Suicidal Tendencies delivers on legend in Bend
Published 12:00 am Friday, March 4, 2016
- Andy Tullis / The BulletinSuicidal Tendencies performs for a nearly sold-out crowd at the Midtown Ballroom on Wednesday.
So, Mike, really: What did take you so long to play in Bend?
Suicidal Tendencies frontman Mike Muir posed the question, half-joking, during an interview with GO! Magazine a few weeks before the band’s nearly sold-out Bend debut at the Midtown Ballroom on Wednesday. But it bore repeating while witnessing the onslaught Muir and his thrash acolytes brought upon Central Oregon’s punk-rock masses — a lean and mean 70 minutes that drew heavily from the band’s classic ’80s and early ’90s eras.
As Muir himself put it early in the set: “They told me, ‘You know it’s a small town, right?’ Well it’s gonna be big Suicidal up in here!”
The Bend date and Thursday’s show at the Showbox in Seattle were the only headlining dates the thrash crossover titans played on its current tour supporting Megadeth. Muir and company certainly made the most of it here, never letting up from set opener “You Can’t Bring Me Down” to the frantic encore “Institutionalized.”
It helps when that company includes another thrash titan, former and founding Slayer drummer Dave Lombardo. It was no accident Lombardo’s tall drum riser made him the most visible person onstage aside from Muir. And Lombardo lived up to his legend while adding to another, perfectly blending in on songs such as “Trip at the Brain,” “War Inside My Head” and a thundering version of “I Saw Your Mommy.” But every once in a while he threw in something — a lightning-fast snare roll, some of his famous double-bass work — as a reminder of who we were watching.

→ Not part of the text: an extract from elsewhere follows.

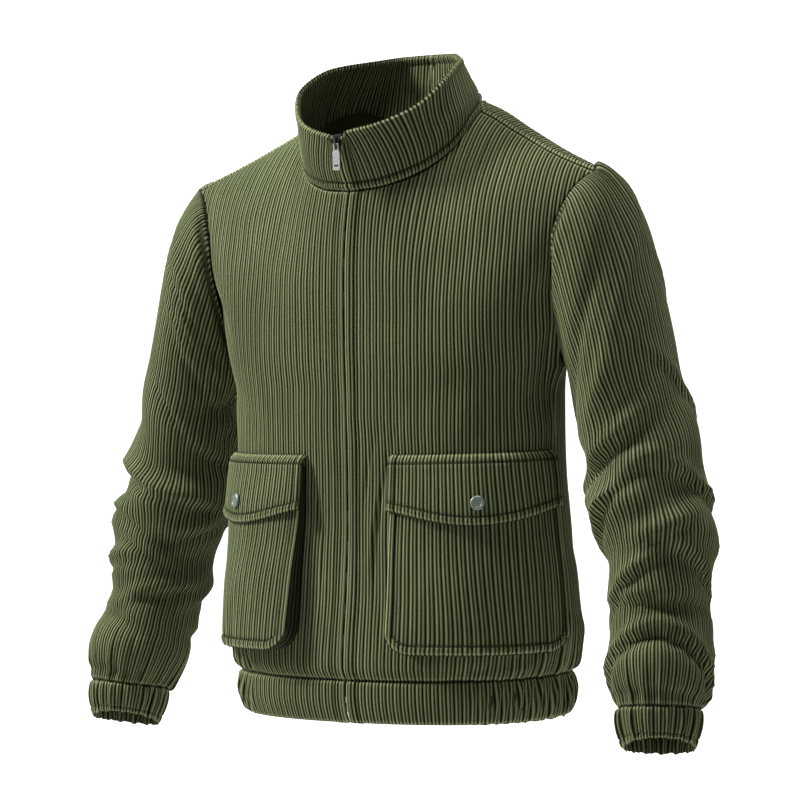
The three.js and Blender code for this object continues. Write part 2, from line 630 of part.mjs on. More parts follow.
// Hem band, open at the zip. Four stations make one gather.
{
  const patch = new Patch();
  const rows = [0, 0.5, 1];
  const stations = range(hem.flatSteps).map((t) => ({ face: "front", s: mix(frontGap / 2, hem.flatTo, t) }));
  const gathered = sideLength.front - hem.flatTo;
  const frontCount = hem.gathers;
  range(frontCount).slice(1, -1).forEach((t) => {
    stations.push({ face: "front", s: mix(hem.flatTo, sideLength.front, t) });
  });
  const backCount = Math.round(sideLength.back / (gathered / frontCount));
  range(backCount).forEach((t) => stations.push({ face: "back", s: sideLength.back * (1 - t) }));
  const mirrored = [...stations].reverse().slice(1).map((q) => ({ ...q, mirror: true }));
  const whole = [...stations, ...mirrored];
  const place = (k, t, inset) => {
    const { face, s, mirror } = whole[k];
    const p = sectionPoint(face, hemZ, s);
    const sign = face === "front" ? -1 : 1;
    const flat = v3(
      signedPower(p.x / along(bodyLevels, "z", "half", hemZ), sectionPower - 1),
      sign * signedPower(p.depth / along(bodyLevels, "z", face, hemZ), sectionPower - 1),
      0,
    ).normalize();
    const share = face === "back" ? 1 : smooth((s - hem.flatTo) / hem.blend);
    const shape = Math.sin(Math.PI * t);
    const count = mirror ? whole.length - 1 - k : k;
    const wave = hem.depth * share * shape ** 0.6 * Math.cos(count * Math.PI / 2);
    const outward = hem.belly * shape - hem.tuck * t * t + wave - inset;
    const point = v3(p.x, sign * p.depth, hemZ - seamGap - hem.height * t).addScaledVector(flat, outward);
    return mirror ? mirrorX(point) : point;
  };
  const columns = whole.map((_, k) => k);
  const ids = patch.grid(rows, columns, (k, t) => place(k, t, 0), true);
  const inner = [];
  ids.forEach((line, i) => line.forEach((id, j) => { inner[id] = place(columns[j], rows[i], wall); }));
  addWall("hem_band", patch, inner, cloth);
  const last = columns.length - 1;
  const hemRows = {
    left: ids.map((row) => [inner[row[0]], inner[row[1]]]).reverse(),
    right: ids.map((row) => [inner[row[last]], inner[row[last - 1]]]).reverse(),
  };
  for (const word of ["left", "right"]) {
    const { inner: wallInner, edges } = panels[`front_${word}`];
    zipRows[word].unshift(...hemRows[word], ...edges[word].zip.map((row) => row.map((id) => wallInner[id])));
  }
}

// Solid between a front and a back grid of points.
function addSlab(name, front, back, material) {
  const patch = new Patch();
  const rows = front.map((_, i) => i);
  const columns = front[0].map((_, j) => j);
  const ids = patch.grid(rows, columns, (j, i) => front[i][j]);
  const inner = [];
  ids.forEach((line, i) => line.forEach((id, j) => { inner[id] = back[i][j]; }));
  const mid = patch.normals().reduce((sum, n, i) => sum + n.dot(inner[i].clone().sub(patch.points[i])), 0);
  if (mid > 0) patch.faces = patch.faces.map(([a, b, c]) => [a, c, b]);
  return addWall(name, patch, inner, material);
}

// A point of the left front by wale and height, a distance off its outer face.
function onFront(s, z, off) {
  const at = (ds, dz) => bodyPoint("front", s + ds, (z + dz - chestZ) / (chestZ - hemZ));
  const across = at(1, 0).sub(at(-1, 0));
  const up = at(0, 1).sub(at(0, -1));
  const out = across.cross(up).normalize();
  return at(0, 0).addScaledVector(out, off);
}

// Pockets, flaps and snaps.
const pocketShare = (s) => clamp01((s - pocket.inner) / (pocket.outer - pocket.inner));
const pocketBelly = (z, s) => pocket.belly * Math.sin(Math.PI * pocketShare(s) ** pocket.bellySkew)
  * smooth((pocket.top - z) / pocket.bellyFrom)
  * (1 - pocket.bellyEnd * smooth((pocket.bottom + pocket.bellyTo - z) / pocket.bellyTo));
const pocketLift = (z, s) => pocketBelly(z, s) + mix(pocket.liftTop,
  mix(pocket.liftBottom, pocket.liftSide, smooth(pocketShare(s))),
  smooth((pocket.top - z) / (pocket.top - pocket.bottom)));
function pocketFloor(s) {
  const near = Math.min(s - pocket.inner, pocket.outer - s);
  const into = Math.max(0, pocket.corner - near);
  return pocket.bottom + pocket.corner - Math.sqrt(Math.max(0, pocket.corner ** 2 - into ** 2));
}
const flapShare = (s) => clamp01((s - flap.inner) / (flap.outer - flap.inner));
const flapEdge = (s) => mix(flap.edge, flap.tip, Math.sin(Math.PI * flapShare(s)) ** flap.point);
const flapLift = (z, s) => 2 * seamGap + flap.wall + (z > flap.bend
  ? mix(0, pocket.liftTop + seamGap, smooth((flap.top - z) / (flap.top - flap.bend)))
  : pocketLift(Math.min(z, pocket.top), s) + seamGap + flap.away * smooth((flap.bend - z) / flap.awayOver));

for (const word of ["right", "left"]) {
  const finish = (p) => (word === "right" ? mirrorX(p) : p);
  const flip = word === "right";

  const patch = new Patch();
  const corner = [0, 0.04, 0.16, 0.4, 0.7, 1].map((t) => t * pocket.corner);
  const middle = range(7).slice(1, -1)
    .map((t) => mix(pocket.inner + pocket.corner, pocket.outer - pocket.corner, t));
  const columns = [
    ...corner.map((d) => pocket.inner + d), ...middle, ...[...corner].reverse().map((d) => pocket.outer - d),
  ];
  const face = (s, t) => {
    const z = mix(pocket.top, pocketFloor(s), t);
    return finish(onFront(s, z, pocketLift(z, s)));
  };
  const faceRows = range(7);
  const ids = patch.grid([...faceRows].reverse(), columns, face, flip);
  const lastColumn = columns.length - 1;
  const lastRow = ids.length - 1;
  const outline = [
    ...[...ids].reverse().map((line, i) => ({ id: line[0], s: columns[0], t: i / lastRow })),
    ...ids[0].map((id, j) => ({ id, s: columns[j], t: 1 })).slice(1, -1),
    ...ids.map((line, i) => ({ id: line[lastColumn], s: columns[lastColumn], t: 1 - i / lastRow })),
  ];
  const base = outline.map(({ s, t }) => ({ s, z: mix(pocket.top, pocketFloor(s), t) }));
  const inward = outline.map((_, k) => {
    const before = base[Math.max(k - 1, 0)];
    const after = base[Math.min(k + 1, base.length - 1)];
    const ds = after.s - before.s;
    const dz = after.z - before.z;
    const size = Math.hypot(ds, dz) || 1;
    return { s: -dz / size, z: ds / size };
  });
  const gussetRow = (depth, lift) => base.map(({ s, z }, k) => {
    const off = lift(z, s);
    return patch.add(finish(onFront(s + inward[k].s * depth, z + inward[k].z * depth, off)));
  });
  const fold = gussetRow(pocket.bellows, (z, s) => pocketLift(z, s) * 0.5);
  const foot = gussetRow(0, () => seamGap);
  const rim = outline.map(({ id }) => id);
  for (const [upper, lower] of [[rim, fold], [fold, foot]]) {
    for (let k = 0; k + 1 < rim.length; k += 1) {
      const q = [upper[k], lower[k], lower[k + 1], upper[k + 1]];
      if (flip) q.reverse();
      patch.quad(...q);
    }
  }
  const normals = patch.normals();
  const inner = patch.points.map((p, i) => p.clone().addScaledVector(normals[i], -pocket.wall));
  foot.forEach((id, k) => {
    const s = base[k].s + inward[k].s * pocket.wall;
    const z = base[k].z + inward[k].z * pocket.wall;
    inner[id] = finish(onFront(s, z, seamGap));
  });
  addWall(`pocket_${word}`, patch, inner, cloth);

  const flapColumns = range(14).map((t) => mix(flap.inner, flap.outer, t));
  const flapRows = [0, 0.35, 0.7, 1, 1.33, 1.66, 2];
  const flapZ = (s, t) => (t <= 1 ? mix(flap.top, flap.bend, t) : mix(flap.bend, flapEdge(s), t - 1));
  const flapAt = (off) => flapRows.map((t) => flapColumns.map((s) => {
    const z = flapZ(s, t);
    return finish(onFront(s, z, flapLift(z, s) - off));
  }));
  addSlab(`flap_${word}`, flapAt(0), flapAt(flap.wall), cloth);

  const centre = finish(onFront(snap.s, snap.z, flapLift(snap.z, snap.s)));
  const flapFace = (ds, dz) => {
    const s = snap.s + ds;
    const z = snap.z + dz;
    return finish(onFront(s, z, flapLift(z, s)));
  };
  const outward = flapFace(snap.radius, 0).sub(flapFace(-snap.radius, 0))
    .cross(flapFace(0, snap.radius).sub(flapFace(0, -snap.radius))).normalize();
  if (outward.y > 0) outward.negate();
  const profile = snapProfile.map(({ r, h }) => new THREE.Vector2(r * snap.radius, h * snap.height));
  const cap = new THREE.Mesh(new THREE.LatheGeometry(profile, snap.sides), snapPaint);
  cap.name = `snap_${word}`;
  cap.quaternion.setFromUnitVectors(v3(0, 1, 0), outward);
  cap.position.copy(centre).addScaledVector(outward, snap.clear);
  root.add(cap);
}

// Zip: tapes and closed chain behind the front edges.
function behind(rows, i, share, off) {
  const [a, b] = rows[i];
  const below = rows[Math.max(i - 1, 0)][0];
  const above = rows[Math.min(i + 1, rows.length - 1)][0];
  const across = b.clone().sub(a).normalize();
  const up = above.clone().sub(below).normalize();
  const back = up.clone().cross(across).normalize();
  if (back.y < 0) back.negate();
  const x = Math.abs(b.x) - Math.abs(a.x);
  return a.clone().lerp(b, (share - Math.abs(a.x)) / x).addScaledVector(back, off);
}
const sliderFoot = slider.z - slider.halfHeight;
for (const word of ["right", "left"]) {
  const rows = zipRows[word];
  const span = (off) => rows.map((row, i) => {
    const from = row[0].z > sliderFoot - zip.sliderRoom ? slider.topHalf + seamGap * 2 : zip.tapeFrom;
    return [behind(rows, i, from, off), behind(rows, i, zip.tapeTo, off)];
  });
  addSlab(`zip_tape_${word}`, span(zip.clear), span(zip.clear + zip.tapeWall), tapeCloth);
}
{
  const rows = zipRows.left.filter((row) => row[0].z < sliderFoot - 1);
  const span = (off) => rows.map((row, i) => {
    const p = behind(rows, i, zip.chainHalf, off);
    return [v3(-zip.chainHalf, p.y, p.z), v3(zip.chainHalf, p.y, p.z)];
  });
  addSlab("zip_chain", span(zip.clear), span(zip.clear + zip.chainWall), darkMetal);
}

// Slider and pull, in a frame at the collar's inner face: x across, y towards the wearer, z up the collar.
{
  const rows = zipRows.left.map((row) => row[0]);
  const k = rows.findIndex((p, i) => i > 0 && p.z >= slider.z && rows[i - 1].z < slider.z);
  const share = (slider.z - rows[k - 1].z) / (rows[k].z - rows[k - 1].z);
  const seat = v3(0, mix(rows[k - 1].y, rows[k].y, share), slider.z);
  const lean = slider.lean * Math.PI / 180;
  const toWorld = new THREE.Matrix4().makeRotationX(lean).setPosition(seat);
  const upright = (shape, y, depth) => shape.extrude(depth).rotate([90, 0, 0]).translate([0, y + depth, 0]);
  const addSolid = (name, solid, matrix, material) => {
    const { vertProperties, triVerts } = solid.getMesh();
    const geometry = new THREE.BufferGeometry();
    geometry.setAttribute("position", new THREE.BufferAttribute(new Float32Array(vertProperties), 3));
    geometry.setIndex([...triVerts]);
    geometry.applyMatrix4(matrix);
    const mesh = new THREE.Mesh(geometry, material);
    mesh.name = name;
    root.add(mesh);
  };
  const box = (halfX, fromY, toY, fromZ, toZ) => Manifold.cube([2 * halfX, toY - fromY, toZ - fromZ])
    .translate([-halfX, fromY, fromZ]);

  const { topHalf, footHalf, halfHeight, round, bridgeHalf, bridgeWall, bridgeInner } = slider;
  const outline = CrossSection.ofPolygons([[
    [-footHalf + round, -halfHeight + round], [footHalf - round, -halfHeight + round],
    [topHalf - round, halfHeight - round], [-topHalf + round, halfHeight - round],
  ]]).offset(round, "Round", 2, 16);
  const bridgeBack = -(collarWall + zip.clear + slider.room);
  const outer = bridgeInner + bridgeWall;
  const bridge = box(bridgeHalf, bridgeBack - bridgeWall, zip.clear + slider.wall / 2, -outer, outer)
    .subtract(box(bridgeHalf + 1, bridgeBack, zip.clear, -bridgeInner, bridgeInner));
  addSolid("zip_slider", upright(outline, zip.clear, slider.wall).add(bridge), toWorld, darkMetal);

  const hinge = v3(0, bridgeBack + slider.room / 2, pull.rest + pull.bar / 2 - bridgeInner);
  hinge.applyMatrix4(toWorld);
  const bar = (half, from, to) => CrossSection.ofPolygons([
    [[-half, -to], [half, -to], [half, -from], [-half, -from]],
  ]);
  const plate = bar(pull.plateHalf - pull.round, pull.plateFrom + pull.round, pull.plateTo - pull.round)
    .offset(pull.round, "Round", 2, 20);
  const arms = bar(pull.armHalf, -pull.bar / 2, pull.plateFrom + pull.round);
  const cut = bar(pull.windowHalf, pull.bar / 2, pull.windowTo)
    .add(bar(pull.slotHalf, pull.slotFrom, pull.slotTo));
  const tab = upright(plate.add(arms).subtract(cut), -pull.wall / 2, pull.wall);
  addSolid("zip_pull", tab, new THREE.Matrix4().setPosition(hinge), silver);
}

export default root;
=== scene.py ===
import math
import bpy
import numpy as np
from mathutils import Matrix, Vector


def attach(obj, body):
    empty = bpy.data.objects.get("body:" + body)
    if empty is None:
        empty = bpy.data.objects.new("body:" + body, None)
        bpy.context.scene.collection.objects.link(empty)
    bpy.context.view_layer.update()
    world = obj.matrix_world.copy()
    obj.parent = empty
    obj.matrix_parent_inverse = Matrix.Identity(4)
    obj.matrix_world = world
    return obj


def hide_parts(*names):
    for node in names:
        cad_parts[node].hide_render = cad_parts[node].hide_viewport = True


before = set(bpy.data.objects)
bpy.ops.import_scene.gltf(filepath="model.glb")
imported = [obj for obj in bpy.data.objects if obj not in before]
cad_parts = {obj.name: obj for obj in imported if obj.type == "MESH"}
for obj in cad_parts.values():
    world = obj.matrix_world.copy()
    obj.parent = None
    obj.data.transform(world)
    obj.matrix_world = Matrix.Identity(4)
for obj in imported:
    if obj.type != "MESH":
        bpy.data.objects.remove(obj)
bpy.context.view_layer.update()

print("frame loaded:", len(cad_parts), "nodes")

# Lengths are in millimetres here and become metres where a mesh is made.
seamGap = 0.3
frontGap = 0.8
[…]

But even without Lombardo, ST always brings out the best musicians in the business (as former ST ragers Robert Trujillo, Brooks Wackerman, Dave Hidalgo, Jimmy DeGrasso and a laundry list of others make abundantly clear). Longtime guitarist Dean Pleasants was the other towering instrumental giant onstage — his solos on the aforementioned “War Inside My Head” and especially the demented runs on “Possessed to Skate” struck the right balance between tasteful phrasing and pyrotechnic insanity. Bass newbie Ra Díaz also deserves special mention — his thundering work came through clearest on “Send Me Your Money” as the rest of the band dropped out, allowing him to carry the massive groove.
But the focus, clearly, was on Muir. The singer prowled the sides of the stage between songs like a prizefighter waiting on the ropes. Whenever the band lurched into one of its ponderous hardcore grooves, he jumped into the ring, running to and fro, arms raised and moving as if he were a malfunctioning marionette. His banter struck a balance between encouraging friend and proselytizing preacher — this is about the only time you’ll hear the phrase “Suicidal Family” in a positive, indeed uplifting, context.
But in the end, it all goes back to the energy, and the playing. Another way to view this show is as an instructional course in what every hardcore band since the late ’80s has forgotten to do — namely, develop a unique sound and then play the hell out of it. ST rose to the top of the hardcore heap in the ’80s by doing just that, and its clear from this stellar performance that Muir will continue to follow his twisted vision until he drops.
Finally, props to local openers No Cash Value, whose snotty, SoCal-influenced skate punk provided a perfect ramp-up to the snarling main event.